→ **TASK GOAL**: Find every line of the listing below where "rigid" appears, and copy it.

• • • • • • •

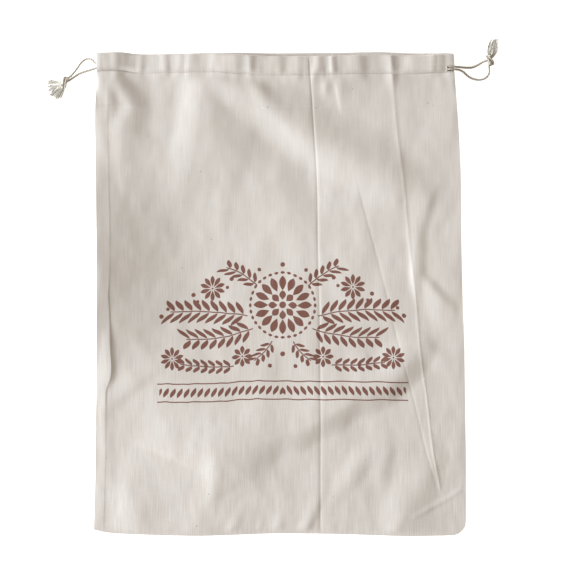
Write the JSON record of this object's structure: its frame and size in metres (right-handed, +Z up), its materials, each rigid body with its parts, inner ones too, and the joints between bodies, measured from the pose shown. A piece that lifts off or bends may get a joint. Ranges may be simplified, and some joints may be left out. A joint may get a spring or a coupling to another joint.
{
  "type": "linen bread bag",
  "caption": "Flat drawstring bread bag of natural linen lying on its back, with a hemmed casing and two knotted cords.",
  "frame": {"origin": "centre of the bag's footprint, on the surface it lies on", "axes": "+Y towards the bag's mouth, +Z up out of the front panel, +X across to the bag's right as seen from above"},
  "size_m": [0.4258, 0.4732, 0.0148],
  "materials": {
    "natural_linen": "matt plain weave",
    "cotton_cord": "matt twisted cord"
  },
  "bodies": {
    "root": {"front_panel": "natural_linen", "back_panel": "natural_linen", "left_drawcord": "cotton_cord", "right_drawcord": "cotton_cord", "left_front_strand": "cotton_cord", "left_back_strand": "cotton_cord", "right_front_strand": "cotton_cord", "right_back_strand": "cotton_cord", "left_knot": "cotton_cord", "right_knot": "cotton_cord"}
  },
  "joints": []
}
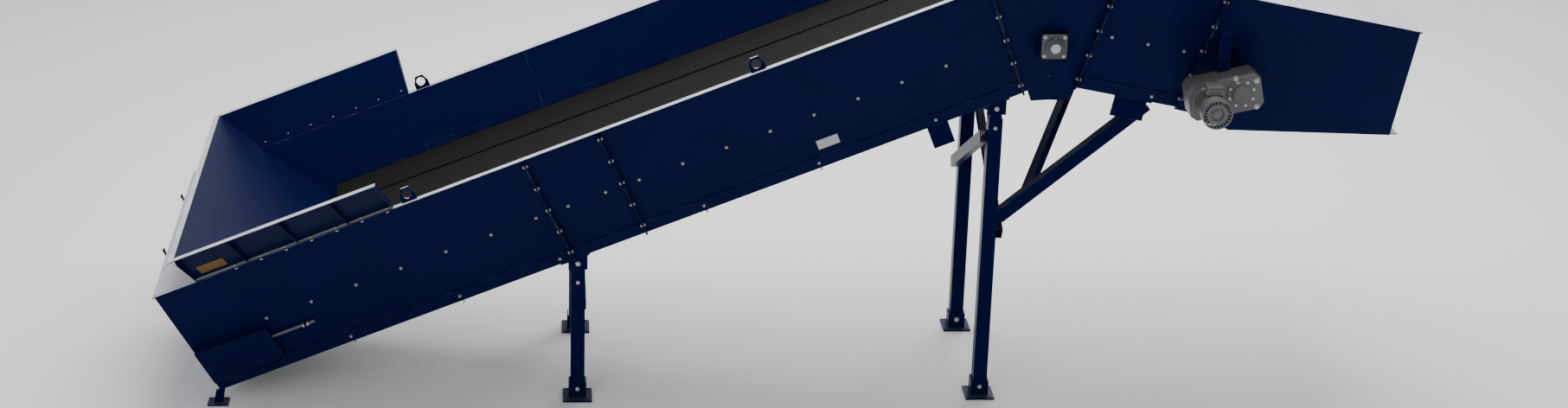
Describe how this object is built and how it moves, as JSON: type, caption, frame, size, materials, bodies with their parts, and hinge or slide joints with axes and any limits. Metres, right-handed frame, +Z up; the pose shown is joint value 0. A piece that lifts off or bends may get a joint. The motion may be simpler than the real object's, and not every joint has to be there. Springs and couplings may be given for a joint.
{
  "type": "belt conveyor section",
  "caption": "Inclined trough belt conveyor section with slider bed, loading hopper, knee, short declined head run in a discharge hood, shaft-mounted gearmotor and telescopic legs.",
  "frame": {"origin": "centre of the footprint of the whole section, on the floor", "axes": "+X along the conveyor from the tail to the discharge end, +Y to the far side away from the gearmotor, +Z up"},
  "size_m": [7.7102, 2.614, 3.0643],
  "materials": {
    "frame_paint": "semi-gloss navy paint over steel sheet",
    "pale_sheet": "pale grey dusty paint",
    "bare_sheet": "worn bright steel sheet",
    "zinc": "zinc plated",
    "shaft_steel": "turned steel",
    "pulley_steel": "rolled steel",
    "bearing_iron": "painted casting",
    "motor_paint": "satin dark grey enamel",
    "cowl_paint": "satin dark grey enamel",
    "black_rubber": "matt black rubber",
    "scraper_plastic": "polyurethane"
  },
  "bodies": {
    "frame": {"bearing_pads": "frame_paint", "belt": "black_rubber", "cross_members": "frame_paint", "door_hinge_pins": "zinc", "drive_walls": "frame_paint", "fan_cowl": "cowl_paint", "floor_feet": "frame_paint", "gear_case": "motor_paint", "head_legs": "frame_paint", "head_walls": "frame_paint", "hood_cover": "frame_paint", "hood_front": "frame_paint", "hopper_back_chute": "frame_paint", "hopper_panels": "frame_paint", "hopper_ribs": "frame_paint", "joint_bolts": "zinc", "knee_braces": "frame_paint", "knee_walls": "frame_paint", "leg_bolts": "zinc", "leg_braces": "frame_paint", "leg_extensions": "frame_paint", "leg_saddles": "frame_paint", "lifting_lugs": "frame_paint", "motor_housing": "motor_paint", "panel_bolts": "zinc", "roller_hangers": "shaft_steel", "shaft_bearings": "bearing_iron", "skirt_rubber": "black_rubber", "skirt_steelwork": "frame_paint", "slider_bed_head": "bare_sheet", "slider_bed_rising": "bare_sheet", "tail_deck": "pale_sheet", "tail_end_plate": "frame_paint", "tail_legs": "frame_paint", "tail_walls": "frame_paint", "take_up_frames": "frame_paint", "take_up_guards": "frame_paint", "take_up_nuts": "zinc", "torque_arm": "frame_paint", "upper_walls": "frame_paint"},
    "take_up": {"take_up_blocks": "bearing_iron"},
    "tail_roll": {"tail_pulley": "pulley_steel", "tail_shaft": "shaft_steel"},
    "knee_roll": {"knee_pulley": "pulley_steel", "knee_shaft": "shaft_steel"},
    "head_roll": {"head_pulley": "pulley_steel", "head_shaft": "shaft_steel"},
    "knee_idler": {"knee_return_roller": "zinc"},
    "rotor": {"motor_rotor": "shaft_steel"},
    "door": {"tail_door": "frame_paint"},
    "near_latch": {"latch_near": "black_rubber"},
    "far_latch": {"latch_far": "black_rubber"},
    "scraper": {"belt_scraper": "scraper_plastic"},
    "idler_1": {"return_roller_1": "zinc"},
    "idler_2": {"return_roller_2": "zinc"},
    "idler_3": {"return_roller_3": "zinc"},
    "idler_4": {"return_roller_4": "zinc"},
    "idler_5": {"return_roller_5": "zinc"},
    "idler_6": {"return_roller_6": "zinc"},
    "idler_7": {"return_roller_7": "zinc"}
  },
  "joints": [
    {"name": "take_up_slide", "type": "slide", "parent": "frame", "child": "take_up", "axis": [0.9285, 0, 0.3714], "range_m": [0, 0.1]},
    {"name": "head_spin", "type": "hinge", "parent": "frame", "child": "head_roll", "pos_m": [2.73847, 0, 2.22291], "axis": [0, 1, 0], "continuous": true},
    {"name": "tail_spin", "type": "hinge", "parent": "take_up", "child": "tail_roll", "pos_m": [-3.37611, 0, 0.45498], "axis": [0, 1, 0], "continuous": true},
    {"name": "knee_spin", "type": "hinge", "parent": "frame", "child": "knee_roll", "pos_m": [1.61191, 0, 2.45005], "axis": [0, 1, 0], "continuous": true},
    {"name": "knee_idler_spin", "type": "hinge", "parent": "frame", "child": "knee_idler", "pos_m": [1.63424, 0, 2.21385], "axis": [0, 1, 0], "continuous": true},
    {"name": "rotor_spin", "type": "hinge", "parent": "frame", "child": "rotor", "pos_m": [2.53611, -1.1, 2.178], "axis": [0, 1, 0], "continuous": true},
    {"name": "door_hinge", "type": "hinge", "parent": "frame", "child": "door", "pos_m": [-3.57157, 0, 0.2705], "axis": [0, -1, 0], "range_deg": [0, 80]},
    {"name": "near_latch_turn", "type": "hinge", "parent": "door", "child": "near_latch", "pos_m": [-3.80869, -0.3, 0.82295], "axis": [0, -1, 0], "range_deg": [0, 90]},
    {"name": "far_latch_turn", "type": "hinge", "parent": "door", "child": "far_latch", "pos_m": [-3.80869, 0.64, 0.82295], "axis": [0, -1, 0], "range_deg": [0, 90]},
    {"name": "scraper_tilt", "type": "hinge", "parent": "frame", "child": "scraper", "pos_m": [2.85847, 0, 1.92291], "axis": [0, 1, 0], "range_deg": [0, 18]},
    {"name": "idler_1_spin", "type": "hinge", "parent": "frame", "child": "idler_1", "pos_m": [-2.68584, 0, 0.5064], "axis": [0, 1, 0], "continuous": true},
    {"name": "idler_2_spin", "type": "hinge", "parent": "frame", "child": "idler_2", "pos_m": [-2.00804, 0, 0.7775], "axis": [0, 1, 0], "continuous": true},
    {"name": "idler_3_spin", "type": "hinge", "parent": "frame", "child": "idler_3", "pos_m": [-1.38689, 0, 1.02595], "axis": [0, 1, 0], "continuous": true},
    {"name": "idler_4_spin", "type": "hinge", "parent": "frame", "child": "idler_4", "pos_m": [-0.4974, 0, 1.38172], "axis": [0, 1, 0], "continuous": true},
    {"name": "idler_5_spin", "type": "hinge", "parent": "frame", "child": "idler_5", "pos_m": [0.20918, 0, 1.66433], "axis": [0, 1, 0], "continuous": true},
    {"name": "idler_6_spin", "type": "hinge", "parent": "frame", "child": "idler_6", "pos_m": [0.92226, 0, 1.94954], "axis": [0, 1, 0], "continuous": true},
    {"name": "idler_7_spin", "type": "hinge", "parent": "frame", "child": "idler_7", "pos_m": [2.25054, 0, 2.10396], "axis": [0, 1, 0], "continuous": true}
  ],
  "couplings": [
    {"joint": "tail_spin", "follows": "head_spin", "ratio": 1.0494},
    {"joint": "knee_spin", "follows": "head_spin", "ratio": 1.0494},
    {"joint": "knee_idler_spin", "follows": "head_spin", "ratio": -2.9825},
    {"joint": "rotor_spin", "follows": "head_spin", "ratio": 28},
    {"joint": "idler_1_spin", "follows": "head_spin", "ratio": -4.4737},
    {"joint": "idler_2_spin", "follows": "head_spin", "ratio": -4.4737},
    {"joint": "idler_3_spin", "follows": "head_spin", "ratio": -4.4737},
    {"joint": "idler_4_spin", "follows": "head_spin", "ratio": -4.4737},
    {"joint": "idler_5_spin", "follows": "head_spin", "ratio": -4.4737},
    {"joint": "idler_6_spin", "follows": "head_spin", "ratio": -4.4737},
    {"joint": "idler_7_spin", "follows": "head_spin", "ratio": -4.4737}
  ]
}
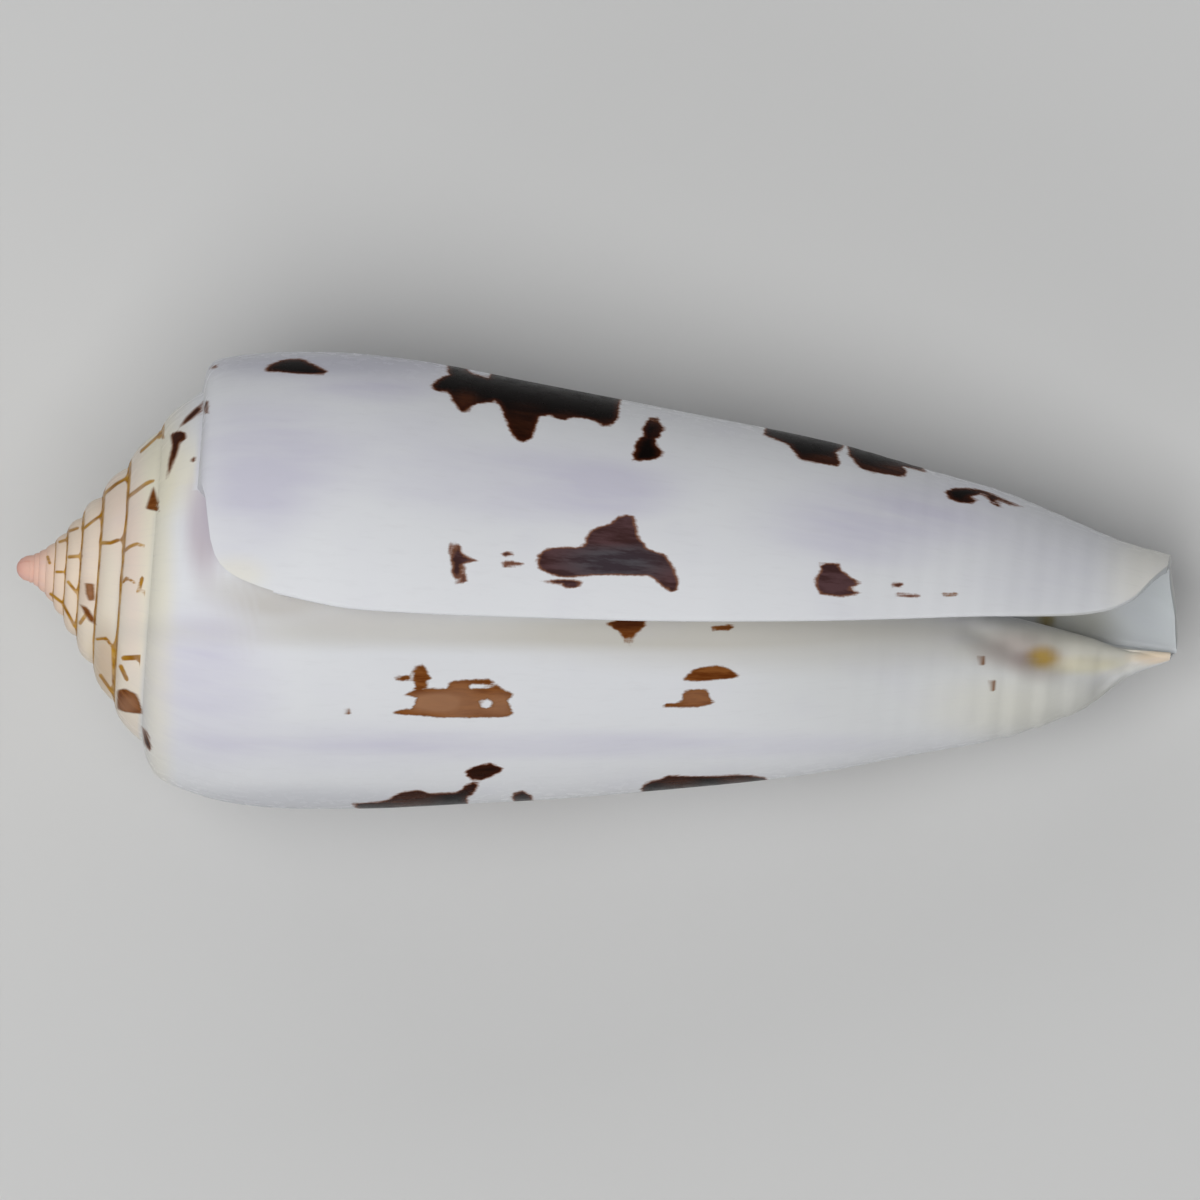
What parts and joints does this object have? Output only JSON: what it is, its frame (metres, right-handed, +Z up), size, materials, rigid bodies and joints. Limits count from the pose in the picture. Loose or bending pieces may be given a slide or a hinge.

• • • • • • •

→ **RESPONSE TO THE TASK**:
Write the JSON record of this object's structure: its frame and size in metres (right-handed, +Z up), its materials, each rigid body with its parts, inner ones too, and the joints between bodies, measured from the pose shown. A piece that lifts off or bends may get a joint. Ranges may be simplified, and some joints may be left out. A joint may get a spring or a coupling to another joint.
What parts and joints does this object have? Output only JSON: what it is, its frame (metres, right-handed, +Z up), size, materials, rigid bodies and joints. Limits count from the pose in the picture. Loose or bending pieces may be given a slide or a hinge.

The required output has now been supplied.